Neocons have argued that a strong America benefits Israel and Jewish interests. In his sympathetic account of the neocons in The Neoconservative Revolution: Jewish Intellectuals and the Shaping of Public Policy, Murray Friedman writes: "A central element in [Norman] Podhoretz's evolving views [in the early 1970s], which would soon become his and many of the neocons' governing principle was the question, 'Is It Good for the Jews,' the title of a February 1972 Commentary piece." [8] Exemplifying the focus on Jewish interests, Friedman observes that "Commentary articles now came to emphasize threats to Jews and the safety and security of the Jewish state. By the 1980s, nearly half of Podhoretz's writings on international affairs centered on Israel and these dangers." [9]

Zunes asserts that groups other than the Israel lobby — oil and the armaments industries — determine policy in the Middle East: "More fundamentally, the United States has had strong strategic interests in the Persian Gulf predating the establishment of modern Israel. Indeed, oil companies and the arms industry exert far more economic and ideological influence over Washington's policy in the Persian Gulf region than does the Israel lobby." Here we have another half-truth. Undoubtedly, the United States has not handed over American policy to the Israel lobby, or there would have been much less support for catering to the goals of the oil-producing states — necessitating, in part, the expression of some concern for the rights of the Palestinians. However, if American foreign policy had always excluded the interests of the Israel lobby, and that policy had simply rested in the hands of the State Department "Arabists" and the oil industry, it is possible that Israel would never have come into being. [10] And it is a certainty that the Palestinians' rights would have won greater recognition. In fact, concern for those rights was actually demonstrated by the Carter and Bush I administrations.

As I point out in "Gulf War 1991: Prefiguration and prelude to the 2003 Iraq debacle" (TLD, February 18, 2005), between World War II and 9/11 the watchword for U.S. policy in the Middle East was stability, which Washington perceived as fundamental for preserving the flow of oil that made the West run.
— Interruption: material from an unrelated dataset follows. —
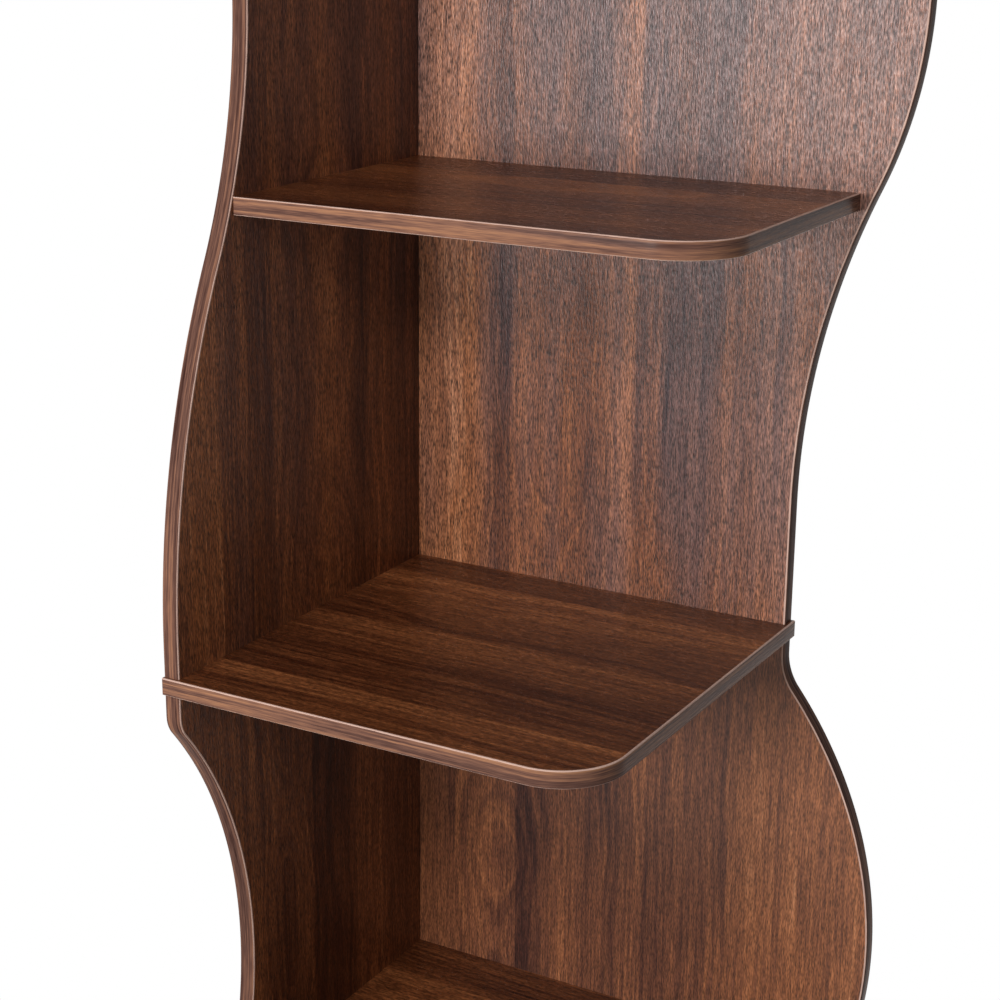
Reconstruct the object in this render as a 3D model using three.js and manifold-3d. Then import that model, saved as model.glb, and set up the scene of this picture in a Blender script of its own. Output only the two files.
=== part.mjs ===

The United States supported the conservative monarchies in the region — Saudi Arabia being foremost — and resisted radical forces threatening the status quo. In that period, U.S. support for Israel existed within the broader framework of stability. But thanks to the new neocon dominance, the Bush II foreign policy moved away from that traditional orientation and began promoting regional instability in an attempt to weaken Israel's enemies. This was sold to Americans as "regime change" to bring about "democracy."

In the words of veteran neocon Michael Ledeen, "Creative destruction is our middle name. We do it automatically.... It is time once again to export the democratic revolution." [11] Whether the neocons sincerely believe in establishing some version of democracy in the Middle East is uncertain; in any case, the essential part of their definition of a democracy is a government that supports Israel.

Let us note well that instead of promoting war, the oil companies at the beginning of the Bush II administration actually sought to end sanctions on Iraq. They have taken the same stance toward Iran, in contrast to the warlike positions advocated by Israel and the Israel lobby. [12]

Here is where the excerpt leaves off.